Qualitative goals can be solved through innovation oftentimes where there’s a human component that needs to be investigated and researched. A process that is cumbersome, or a department that cannot figure out how to retain team members are great environments for a deep qualitative evaluation. What’s enjoyable? What’s miserable? ”We’ve always done it that way,” is a common refrain to know that qualitative steps may be valuable in deciphering the business processes that are failing (or coming up with less than spectacular reviews).

Meanwhile, of course quantitative improvements are desirable. Everyone wants to grow productivity or units shipped or revenue per available room (RevPAR), etc. Understanding how to read the data, quantify the opportunity for improvement, and then apply “Innovation” to the problem is going to make most leaders & managers happy (well, until the bill comes or the transformation actually starts).

Setting a foundation of:

  • Meaningful constraints
  • Sufficiently broad market opportunity, but with deep enough wells of interesting problems
  • Qualitative pressures and pain-points
  • Quantitative values that are quickly evaluated for efficacy

… All of these things can start down the path of building an internal innovation role within your organization. More to come!

Four Thoughts on Next

Predicting the future of what comes next is always a foolish endeavor, but it’s a fun one. The beauty of laying out a thesis for the possible is that the future really is just that – possible. Being in Vegas has certainly honed my mindset around probabilities and thinking in bets – but when it comes to understanding the future it’s all the things that aren’t in the game that can come into play.

With that all in mind though, let’s play the game anyways!

Thought Number One: The World Needs Safer & Reliable Food. I’ve been an investor for a little while in a company called App Harvest and in general I love the thesis of indoor agriculture. The pro’s seem obvious in a climate-change impacted planet. You can grow large volumes of food in large-scale facilities with a higher degree of predictability and with less water, far less pesticides, and with specific conditions tailored to whatever food you want to grow.

As we’ve seen in the first half of 2022, inflation of food can be shocking to everyone involved, and there aren’t easy ways to fix the problem. If more food could be grown closer to where it’s consumed you’d have the benefit of reducing transportation costs, increasing local preference and variety, and even possibly building new community food sources that could be sustainable for all price levels. I think safer & more reliable food is a good thing and I think companies working on Ag-tech especially indoor farming and the related technology and infrastructure to support it will do well.

Thought Number Two: People Feel the Need to Slow Down. It feels like we’re reaching a bit of a peak in terms of instant gratification and dopamine hits through technology. Again – the hypocrisy is real here given that I work in a very successful casino – but the point being that I watch more and more people start to really reconsider and turn off various kinds of social media. I am the step-dad to two young adults and the dad to a seven year old, and I am often in awe of how many signals and messages try to permeate into their vision at any given moment. Fortunately, I think there’s a good chance that people are responding to their mental health needs and starting to unplug from many of these social networks – even for short bursts. It’s healthy, and I think the next wave of computing (not Web 3 — that’s a discussion for a different day) should think about how to create lasting and meaningful relationships through computing without requiring constant hits of attention spans. I’ve been impressed with the integration between the Apple Watch and Fitness+ and the various messages that come through those systems. It’s very flexible to adapt to a user’s bandwidth and though provoking, doesn’t seem to be overwhelming with feelings of FOMO.

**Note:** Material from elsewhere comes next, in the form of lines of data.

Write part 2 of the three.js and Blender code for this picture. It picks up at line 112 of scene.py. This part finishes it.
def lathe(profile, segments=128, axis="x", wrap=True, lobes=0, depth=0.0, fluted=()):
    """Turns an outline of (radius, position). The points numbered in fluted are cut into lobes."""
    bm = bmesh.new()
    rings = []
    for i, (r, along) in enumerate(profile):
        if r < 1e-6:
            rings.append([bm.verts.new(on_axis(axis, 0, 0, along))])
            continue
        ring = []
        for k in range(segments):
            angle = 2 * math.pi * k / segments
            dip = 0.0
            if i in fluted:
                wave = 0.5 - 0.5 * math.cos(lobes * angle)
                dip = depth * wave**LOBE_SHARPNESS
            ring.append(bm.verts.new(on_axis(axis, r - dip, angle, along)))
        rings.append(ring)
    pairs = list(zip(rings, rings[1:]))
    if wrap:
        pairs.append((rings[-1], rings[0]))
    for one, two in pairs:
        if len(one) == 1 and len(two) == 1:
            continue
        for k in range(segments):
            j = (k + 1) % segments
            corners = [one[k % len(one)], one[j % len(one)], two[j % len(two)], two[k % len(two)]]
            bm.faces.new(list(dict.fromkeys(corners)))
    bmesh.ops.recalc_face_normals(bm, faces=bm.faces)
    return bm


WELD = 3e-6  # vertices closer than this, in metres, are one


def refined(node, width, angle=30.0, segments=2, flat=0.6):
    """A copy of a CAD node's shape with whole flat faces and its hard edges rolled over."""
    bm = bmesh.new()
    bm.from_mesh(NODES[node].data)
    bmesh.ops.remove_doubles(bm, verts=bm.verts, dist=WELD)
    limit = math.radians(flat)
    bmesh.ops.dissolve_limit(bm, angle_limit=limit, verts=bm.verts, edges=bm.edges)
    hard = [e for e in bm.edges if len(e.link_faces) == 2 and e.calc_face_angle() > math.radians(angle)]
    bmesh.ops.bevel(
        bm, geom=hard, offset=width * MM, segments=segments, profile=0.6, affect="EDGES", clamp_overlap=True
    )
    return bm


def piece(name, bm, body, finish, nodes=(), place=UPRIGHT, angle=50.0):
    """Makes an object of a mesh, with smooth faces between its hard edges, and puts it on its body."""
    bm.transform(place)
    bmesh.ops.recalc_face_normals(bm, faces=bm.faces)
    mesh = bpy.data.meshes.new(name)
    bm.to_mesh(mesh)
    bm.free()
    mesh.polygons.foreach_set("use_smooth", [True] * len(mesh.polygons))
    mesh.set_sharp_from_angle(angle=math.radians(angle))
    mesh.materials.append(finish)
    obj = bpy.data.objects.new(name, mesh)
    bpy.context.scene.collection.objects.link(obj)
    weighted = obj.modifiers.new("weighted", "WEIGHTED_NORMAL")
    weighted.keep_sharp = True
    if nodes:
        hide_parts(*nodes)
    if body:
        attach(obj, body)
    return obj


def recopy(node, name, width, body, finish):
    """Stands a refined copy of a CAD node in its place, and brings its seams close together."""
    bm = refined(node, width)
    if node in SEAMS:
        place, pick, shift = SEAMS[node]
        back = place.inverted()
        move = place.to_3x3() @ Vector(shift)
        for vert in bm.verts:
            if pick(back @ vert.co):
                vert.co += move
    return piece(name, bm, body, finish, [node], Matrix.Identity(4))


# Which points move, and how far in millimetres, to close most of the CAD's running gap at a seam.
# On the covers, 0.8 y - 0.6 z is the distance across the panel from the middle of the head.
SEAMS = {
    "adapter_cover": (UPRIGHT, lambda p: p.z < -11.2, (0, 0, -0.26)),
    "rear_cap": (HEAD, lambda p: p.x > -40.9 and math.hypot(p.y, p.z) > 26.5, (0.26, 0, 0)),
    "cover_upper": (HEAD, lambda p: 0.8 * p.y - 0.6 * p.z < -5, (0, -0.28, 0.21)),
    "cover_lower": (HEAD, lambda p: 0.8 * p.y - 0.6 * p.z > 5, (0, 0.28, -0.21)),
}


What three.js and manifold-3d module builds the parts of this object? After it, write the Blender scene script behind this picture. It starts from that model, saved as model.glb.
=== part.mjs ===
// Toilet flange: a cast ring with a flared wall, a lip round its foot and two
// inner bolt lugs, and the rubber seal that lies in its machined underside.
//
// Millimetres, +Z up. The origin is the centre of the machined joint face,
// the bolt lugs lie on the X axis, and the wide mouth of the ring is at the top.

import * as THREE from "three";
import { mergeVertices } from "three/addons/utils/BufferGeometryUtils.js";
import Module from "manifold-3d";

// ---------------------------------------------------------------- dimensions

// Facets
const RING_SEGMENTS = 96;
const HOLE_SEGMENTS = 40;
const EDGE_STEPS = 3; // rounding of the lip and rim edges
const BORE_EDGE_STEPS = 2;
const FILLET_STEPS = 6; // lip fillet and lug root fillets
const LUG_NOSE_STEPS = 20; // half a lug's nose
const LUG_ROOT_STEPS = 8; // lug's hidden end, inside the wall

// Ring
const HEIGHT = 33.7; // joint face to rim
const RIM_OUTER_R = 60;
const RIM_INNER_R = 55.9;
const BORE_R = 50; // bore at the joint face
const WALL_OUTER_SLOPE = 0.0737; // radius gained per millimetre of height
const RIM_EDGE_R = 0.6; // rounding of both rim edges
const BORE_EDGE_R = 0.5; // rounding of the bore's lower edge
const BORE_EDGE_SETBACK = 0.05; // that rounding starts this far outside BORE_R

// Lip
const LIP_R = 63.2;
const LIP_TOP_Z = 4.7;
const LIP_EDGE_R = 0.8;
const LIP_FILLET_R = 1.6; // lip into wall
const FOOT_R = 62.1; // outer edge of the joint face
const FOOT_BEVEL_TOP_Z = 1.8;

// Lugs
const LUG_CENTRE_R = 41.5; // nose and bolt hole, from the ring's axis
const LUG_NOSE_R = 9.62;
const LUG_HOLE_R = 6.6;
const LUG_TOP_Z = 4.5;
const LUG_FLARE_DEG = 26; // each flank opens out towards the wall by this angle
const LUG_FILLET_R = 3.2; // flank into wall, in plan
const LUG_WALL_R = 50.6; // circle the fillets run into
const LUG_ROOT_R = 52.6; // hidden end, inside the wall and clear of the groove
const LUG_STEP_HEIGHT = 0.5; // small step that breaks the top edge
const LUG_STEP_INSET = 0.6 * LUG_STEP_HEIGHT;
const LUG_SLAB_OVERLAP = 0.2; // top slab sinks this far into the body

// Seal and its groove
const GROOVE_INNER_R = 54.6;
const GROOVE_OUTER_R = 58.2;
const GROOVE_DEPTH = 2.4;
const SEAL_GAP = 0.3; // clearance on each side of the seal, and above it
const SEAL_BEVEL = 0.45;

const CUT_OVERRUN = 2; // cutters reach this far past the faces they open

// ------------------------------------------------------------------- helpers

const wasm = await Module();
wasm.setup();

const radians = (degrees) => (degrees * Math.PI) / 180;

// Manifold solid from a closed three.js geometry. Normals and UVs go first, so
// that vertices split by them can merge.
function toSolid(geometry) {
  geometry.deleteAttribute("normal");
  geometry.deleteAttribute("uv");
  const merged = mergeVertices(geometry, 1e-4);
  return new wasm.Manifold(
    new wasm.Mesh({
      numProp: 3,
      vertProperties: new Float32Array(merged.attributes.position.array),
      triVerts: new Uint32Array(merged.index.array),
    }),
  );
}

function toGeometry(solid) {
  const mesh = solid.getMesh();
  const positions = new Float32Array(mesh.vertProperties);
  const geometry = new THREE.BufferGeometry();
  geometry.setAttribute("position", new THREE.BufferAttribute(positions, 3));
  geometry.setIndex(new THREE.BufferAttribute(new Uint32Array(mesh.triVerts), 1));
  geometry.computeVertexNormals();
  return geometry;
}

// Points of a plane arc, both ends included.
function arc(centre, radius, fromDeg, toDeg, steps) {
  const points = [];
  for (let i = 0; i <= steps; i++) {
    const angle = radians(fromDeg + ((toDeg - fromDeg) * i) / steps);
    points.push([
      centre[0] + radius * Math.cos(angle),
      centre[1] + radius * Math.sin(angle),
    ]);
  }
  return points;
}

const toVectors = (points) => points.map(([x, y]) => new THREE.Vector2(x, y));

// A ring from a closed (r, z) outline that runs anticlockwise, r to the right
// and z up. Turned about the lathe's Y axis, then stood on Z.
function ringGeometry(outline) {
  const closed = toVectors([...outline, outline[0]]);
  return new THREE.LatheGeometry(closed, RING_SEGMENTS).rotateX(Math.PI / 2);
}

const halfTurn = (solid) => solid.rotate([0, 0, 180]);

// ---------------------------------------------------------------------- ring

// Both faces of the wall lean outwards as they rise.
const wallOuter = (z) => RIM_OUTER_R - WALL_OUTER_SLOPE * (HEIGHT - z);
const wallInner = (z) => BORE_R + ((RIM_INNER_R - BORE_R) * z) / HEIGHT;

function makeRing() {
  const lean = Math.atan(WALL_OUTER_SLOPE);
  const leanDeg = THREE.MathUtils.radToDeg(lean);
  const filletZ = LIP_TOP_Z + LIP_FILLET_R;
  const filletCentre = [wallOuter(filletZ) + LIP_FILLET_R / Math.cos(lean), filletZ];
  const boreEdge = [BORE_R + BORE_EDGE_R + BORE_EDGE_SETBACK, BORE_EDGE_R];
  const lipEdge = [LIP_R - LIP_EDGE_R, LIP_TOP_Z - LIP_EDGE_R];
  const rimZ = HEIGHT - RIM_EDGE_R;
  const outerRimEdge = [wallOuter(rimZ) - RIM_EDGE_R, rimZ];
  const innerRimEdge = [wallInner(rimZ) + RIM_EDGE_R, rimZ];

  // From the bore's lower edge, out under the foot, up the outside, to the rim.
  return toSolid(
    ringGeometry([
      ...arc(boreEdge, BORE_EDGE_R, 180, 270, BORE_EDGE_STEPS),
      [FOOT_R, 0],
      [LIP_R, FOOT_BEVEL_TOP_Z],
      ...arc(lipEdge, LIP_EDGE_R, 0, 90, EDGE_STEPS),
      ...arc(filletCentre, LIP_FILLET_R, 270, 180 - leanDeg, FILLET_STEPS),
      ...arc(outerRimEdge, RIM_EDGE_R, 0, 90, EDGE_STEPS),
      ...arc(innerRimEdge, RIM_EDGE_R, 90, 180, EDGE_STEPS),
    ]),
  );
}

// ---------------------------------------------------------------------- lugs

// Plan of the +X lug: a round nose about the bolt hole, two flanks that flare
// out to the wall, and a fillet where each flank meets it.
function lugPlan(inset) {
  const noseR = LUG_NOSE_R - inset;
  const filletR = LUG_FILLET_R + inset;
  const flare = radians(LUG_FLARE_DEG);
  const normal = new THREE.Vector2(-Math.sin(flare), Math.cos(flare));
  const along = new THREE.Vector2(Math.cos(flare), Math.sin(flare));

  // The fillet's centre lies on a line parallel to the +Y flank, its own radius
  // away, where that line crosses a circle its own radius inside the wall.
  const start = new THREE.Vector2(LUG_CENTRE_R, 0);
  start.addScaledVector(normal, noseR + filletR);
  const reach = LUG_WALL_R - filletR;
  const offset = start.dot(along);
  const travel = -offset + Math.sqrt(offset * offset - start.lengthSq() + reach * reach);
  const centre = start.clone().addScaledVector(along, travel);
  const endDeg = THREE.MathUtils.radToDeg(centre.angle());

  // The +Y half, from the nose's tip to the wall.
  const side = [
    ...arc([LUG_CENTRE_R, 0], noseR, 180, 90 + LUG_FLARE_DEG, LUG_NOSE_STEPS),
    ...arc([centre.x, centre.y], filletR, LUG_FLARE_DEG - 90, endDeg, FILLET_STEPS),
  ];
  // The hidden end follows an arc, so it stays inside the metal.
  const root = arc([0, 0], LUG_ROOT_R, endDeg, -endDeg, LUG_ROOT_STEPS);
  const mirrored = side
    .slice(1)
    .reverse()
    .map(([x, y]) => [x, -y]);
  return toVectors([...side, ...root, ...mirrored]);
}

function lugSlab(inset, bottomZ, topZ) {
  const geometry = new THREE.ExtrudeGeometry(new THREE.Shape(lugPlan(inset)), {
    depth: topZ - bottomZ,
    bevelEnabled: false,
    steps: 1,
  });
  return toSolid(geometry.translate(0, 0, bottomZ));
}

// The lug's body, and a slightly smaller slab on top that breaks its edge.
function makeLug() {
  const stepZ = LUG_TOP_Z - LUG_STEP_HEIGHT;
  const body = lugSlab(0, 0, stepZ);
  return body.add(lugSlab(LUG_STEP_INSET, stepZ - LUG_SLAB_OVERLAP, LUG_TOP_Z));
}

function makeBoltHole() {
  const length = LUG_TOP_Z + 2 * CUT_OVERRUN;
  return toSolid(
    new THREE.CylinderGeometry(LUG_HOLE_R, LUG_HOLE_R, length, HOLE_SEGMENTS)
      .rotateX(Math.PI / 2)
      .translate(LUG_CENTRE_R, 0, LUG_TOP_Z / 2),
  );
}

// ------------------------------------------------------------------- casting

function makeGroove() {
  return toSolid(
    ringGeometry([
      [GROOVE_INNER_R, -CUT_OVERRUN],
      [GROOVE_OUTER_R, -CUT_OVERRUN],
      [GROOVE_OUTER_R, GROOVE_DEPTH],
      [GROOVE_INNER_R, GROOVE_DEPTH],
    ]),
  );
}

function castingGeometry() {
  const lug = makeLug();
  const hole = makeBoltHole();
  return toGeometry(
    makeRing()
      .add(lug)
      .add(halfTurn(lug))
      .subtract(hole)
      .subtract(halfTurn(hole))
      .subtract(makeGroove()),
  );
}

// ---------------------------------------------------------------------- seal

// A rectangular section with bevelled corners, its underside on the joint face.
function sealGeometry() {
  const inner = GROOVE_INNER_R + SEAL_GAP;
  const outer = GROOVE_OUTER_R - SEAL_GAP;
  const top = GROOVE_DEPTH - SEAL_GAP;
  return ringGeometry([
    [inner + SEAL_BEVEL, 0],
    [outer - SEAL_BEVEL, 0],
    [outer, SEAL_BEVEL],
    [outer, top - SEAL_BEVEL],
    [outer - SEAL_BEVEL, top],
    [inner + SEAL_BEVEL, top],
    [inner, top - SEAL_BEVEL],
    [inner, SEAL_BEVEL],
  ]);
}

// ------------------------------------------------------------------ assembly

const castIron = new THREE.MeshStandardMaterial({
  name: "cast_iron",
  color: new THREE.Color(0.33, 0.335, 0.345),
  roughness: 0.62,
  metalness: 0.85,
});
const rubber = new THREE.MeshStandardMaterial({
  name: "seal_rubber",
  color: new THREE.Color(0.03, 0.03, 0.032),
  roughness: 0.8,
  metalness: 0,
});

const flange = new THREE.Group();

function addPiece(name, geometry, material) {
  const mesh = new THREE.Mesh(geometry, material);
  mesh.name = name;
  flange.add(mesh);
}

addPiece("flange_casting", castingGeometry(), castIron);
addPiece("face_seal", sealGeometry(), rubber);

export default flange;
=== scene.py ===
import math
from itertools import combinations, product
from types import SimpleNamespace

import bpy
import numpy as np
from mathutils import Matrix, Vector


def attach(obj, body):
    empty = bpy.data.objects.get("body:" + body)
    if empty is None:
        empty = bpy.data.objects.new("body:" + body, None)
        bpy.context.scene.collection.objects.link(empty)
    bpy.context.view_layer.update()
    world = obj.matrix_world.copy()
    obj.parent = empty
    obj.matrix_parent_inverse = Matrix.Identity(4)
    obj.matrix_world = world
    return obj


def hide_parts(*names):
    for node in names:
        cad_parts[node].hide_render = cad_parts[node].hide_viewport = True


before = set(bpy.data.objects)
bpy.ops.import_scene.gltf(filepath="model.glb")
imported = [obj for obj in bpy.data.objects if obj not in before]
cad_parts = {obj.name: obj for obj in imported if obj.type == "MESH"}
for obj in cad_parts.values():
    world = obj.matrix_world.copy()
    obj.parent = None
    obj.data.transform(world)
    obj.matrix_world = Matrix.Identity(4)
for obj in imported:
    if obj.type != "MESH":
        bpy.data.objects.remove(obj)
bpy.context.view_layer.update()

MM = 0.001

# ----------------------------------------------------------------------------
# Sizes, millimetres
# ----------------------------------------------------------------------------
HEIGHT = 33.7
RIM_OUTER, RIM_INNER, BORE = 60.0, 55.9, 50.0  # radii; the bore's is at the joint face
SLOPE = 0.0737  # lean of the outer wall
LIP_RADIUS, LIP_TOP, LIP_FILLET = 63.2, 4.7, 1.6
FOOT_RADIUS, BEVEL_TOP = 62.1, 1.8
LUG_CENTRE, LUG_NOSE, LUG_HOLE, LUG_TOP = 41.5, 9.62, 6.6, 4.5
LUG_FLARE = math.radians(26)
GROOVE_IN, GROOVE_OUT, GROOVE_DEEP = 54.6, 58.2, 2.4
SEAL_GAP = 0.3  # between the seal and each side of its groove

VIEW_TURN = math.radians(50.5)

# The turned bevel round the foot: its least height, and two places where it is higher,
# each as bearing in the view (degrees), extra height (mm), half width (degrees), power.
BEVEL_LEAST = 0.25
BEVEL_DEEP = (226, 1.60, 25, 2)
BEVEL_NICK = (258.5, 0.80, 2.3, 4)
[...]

Thought Number Three: The Workplace of the Future is a Place. I know there’s lots of effort to create hybrid work models at various companies, and I think for certain kinds of work, remote can be a good addition. But as the working world evolves I think there’s still an obvious need to craft working spaces that allow for meaningful work at any level – whether it be collaboration with others or independent personal work with little interactivity. Those work spaces however may be some kind of blended office space, meaning there’s probably a market or opportunity for building customizable work environments that allow workers to acclimate to a space quicker than the typical weeks, months, or years it takes to fill an office or a cubicle with stuff. I haven’t really seen any companies building solutions for being able to choose a desk and make it feel welcoming like a personal space. I think that’s also part of the reason car-sharing struggles to take off too – people like having their stuff in their vehicle where they know it is. I’d look for something like “We” to do well (now that they’re coming off the totally crazy nonsense) but I think there’s also perhaps room for hybrid 3rd spaces to evolve we haven’t seen yet. Gyms, cafes, bookstores, etc. merging into some sort of new coworking environment (possibly with passes / subscriptions) and the ability to ”bring yourself” to the space quickly so you feel comfortable to start doing your best work.

Thought Number Four: The Metaverse won’t be VR. The latest Facebook VR headset was described – in a positive upbeat way – as a laptop for your face. There’s a hundred million things I’d rather experience than a laptop for my face.

However, I’m starting to see bits and pieces how a metaverse-view of the world can start to materialize, but we’ve got a long way to go. I think the real challenge is to rethink the protocols of these technologies. Right now, I’m writing on an open source piece of software (WordPress) sitting on a ton of HTTP and various other web-based open source protocols that all make “The Internet” work. I don’t think this approach to Metaverse will work when it’s just virtual lands vying for entry into their walled gardens. Somewhere along the way I think there’s going to need to be a breakthrough in the way MySpace was a breakthrough for social networking – bridging the gap and the experience between the glorious mess that was Geocities to something that anyone could use quickly and easily. Once those virtual spaces can be transported and stitch together a variety of different media – I think we’ll start to see a true ”next generation“ Internet constructed. But it’s not going to be a face-laptop – it seems much more likely to be an augmented experience that allows users to interact with all sorts of different devices and mediums. We’ll see.

There’s a long way to go to get to the future, so these are just some of my thoughts on a Thursday evening. Looking forward to be proven wrong on them, if only to make room for a few more ideas of how the world might look down the road. Let’s go build what’s next.